According to Practice Director Sam Rosen, as the overall online video market evolves, ABI Research anticipates the value for short-form video will rise in kind. “Multi-channel networks (MCNs) that work with content contributors and advertising agencies targeting services like YouTube are finding suitors and partners among some of the largest industry players in video. While much of this is linked to preparations for the future, these are aggressive steps forward that could help define the what, how, when, and where we watch content,” he advised.

In the greater context of the online video market, which includes OTT content (mid- and long-form content) and short-form video, the latter’s share of the market is expected to decline, but this is attributable to stronger revenue growth opportunity from OTT services such as Netflix, Hulu, and VUDU, which often generates more revenue per play. Overall the online video market is expected to reach over $56 billion by 2019, with a six-year CAGR of 23.1 per cent.
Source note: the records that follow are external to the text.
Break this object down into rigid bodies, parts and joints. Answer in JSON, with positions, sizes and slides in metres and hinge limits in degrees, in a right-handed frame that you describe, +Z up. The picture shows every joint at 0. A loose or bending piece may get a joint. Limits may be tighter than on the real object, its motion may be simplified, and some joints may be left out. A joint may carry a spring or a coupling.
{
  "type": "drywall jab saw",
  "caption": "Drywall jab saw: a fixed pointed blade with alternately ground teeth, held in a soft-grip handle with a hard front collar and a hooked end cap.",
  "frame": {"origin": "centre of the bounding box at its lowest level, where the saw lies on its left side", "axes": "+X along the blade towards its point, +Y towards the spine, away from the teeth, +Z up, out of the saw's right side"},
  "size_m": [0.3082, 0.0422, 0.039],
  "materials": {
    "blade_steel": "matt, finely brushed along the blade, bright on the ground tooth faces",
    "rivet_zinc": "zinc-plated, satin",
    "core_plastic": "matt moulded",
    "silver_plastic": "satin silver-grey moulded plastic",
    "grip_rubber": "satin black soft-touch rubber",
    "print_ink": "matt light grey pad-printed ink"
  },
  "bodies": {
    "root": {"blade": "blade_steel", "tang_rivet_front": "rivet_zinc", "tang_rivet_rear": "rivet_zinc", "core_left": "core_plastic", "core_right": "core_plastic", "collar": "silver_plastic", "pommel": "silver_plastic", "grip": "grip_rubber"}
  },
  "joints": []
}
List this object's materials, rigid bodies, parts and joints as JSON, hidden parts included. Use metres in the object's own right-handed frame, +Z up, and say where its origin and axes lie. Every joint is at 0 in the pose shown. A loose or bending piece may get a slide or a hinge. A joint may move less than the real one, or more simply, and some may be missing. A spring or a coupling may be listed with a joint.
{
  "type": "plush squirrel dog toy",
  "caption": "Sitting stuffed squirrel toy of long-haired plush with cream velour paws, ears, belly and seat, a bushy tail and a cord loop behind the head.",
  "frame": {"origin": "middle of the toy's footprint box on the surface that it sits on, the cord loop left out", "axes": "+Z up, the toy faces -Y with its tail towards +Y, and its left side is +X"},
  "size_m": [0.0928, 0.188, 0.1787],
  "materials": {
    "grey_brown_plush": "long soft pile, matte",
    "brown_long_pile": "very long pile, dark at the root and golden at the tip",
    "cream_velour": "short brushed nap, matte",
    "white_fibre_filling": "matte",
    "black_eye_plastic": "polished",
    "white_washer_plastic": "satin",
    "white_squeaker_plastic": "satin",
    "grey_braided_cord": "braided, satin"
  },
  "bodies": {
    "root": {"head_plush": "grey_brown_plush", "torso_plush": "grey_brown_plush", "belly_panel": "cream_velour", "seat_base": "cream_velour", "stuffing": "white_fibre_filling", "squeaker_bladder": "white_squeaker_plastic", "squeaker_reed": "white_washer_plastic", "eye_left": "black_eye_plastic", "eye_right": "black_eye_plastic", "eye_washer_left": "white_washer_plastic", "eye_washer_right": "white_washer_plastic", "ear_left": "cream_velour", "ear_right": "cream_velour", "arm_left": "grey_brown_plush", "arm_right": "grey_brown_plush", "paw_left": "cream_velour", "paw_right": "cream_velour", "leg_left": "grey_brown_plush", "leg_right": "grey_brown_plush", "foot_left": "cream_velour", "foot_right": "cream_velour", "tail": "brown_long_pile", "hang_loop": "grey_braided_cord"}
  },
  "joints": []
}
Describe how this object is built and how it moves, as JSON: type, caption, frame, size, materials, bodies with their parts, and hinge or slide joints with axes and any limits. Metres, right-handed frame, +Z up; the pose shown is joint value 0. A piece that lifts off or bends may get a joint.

“Subscription services such as Netflix continue to headline the market, but EST in North America is starting to gain momentum,” added Senior Analyst Michael Inouye. “While initiatives like UltraViolet continue to make progress, many still view the market from a service-centric point of view, leaving opportunities for companies to try differentiation strategies to win consumers. The landscape for video is shifting, but so far it continues to move at a steady pace, rather than in seismic shifts.”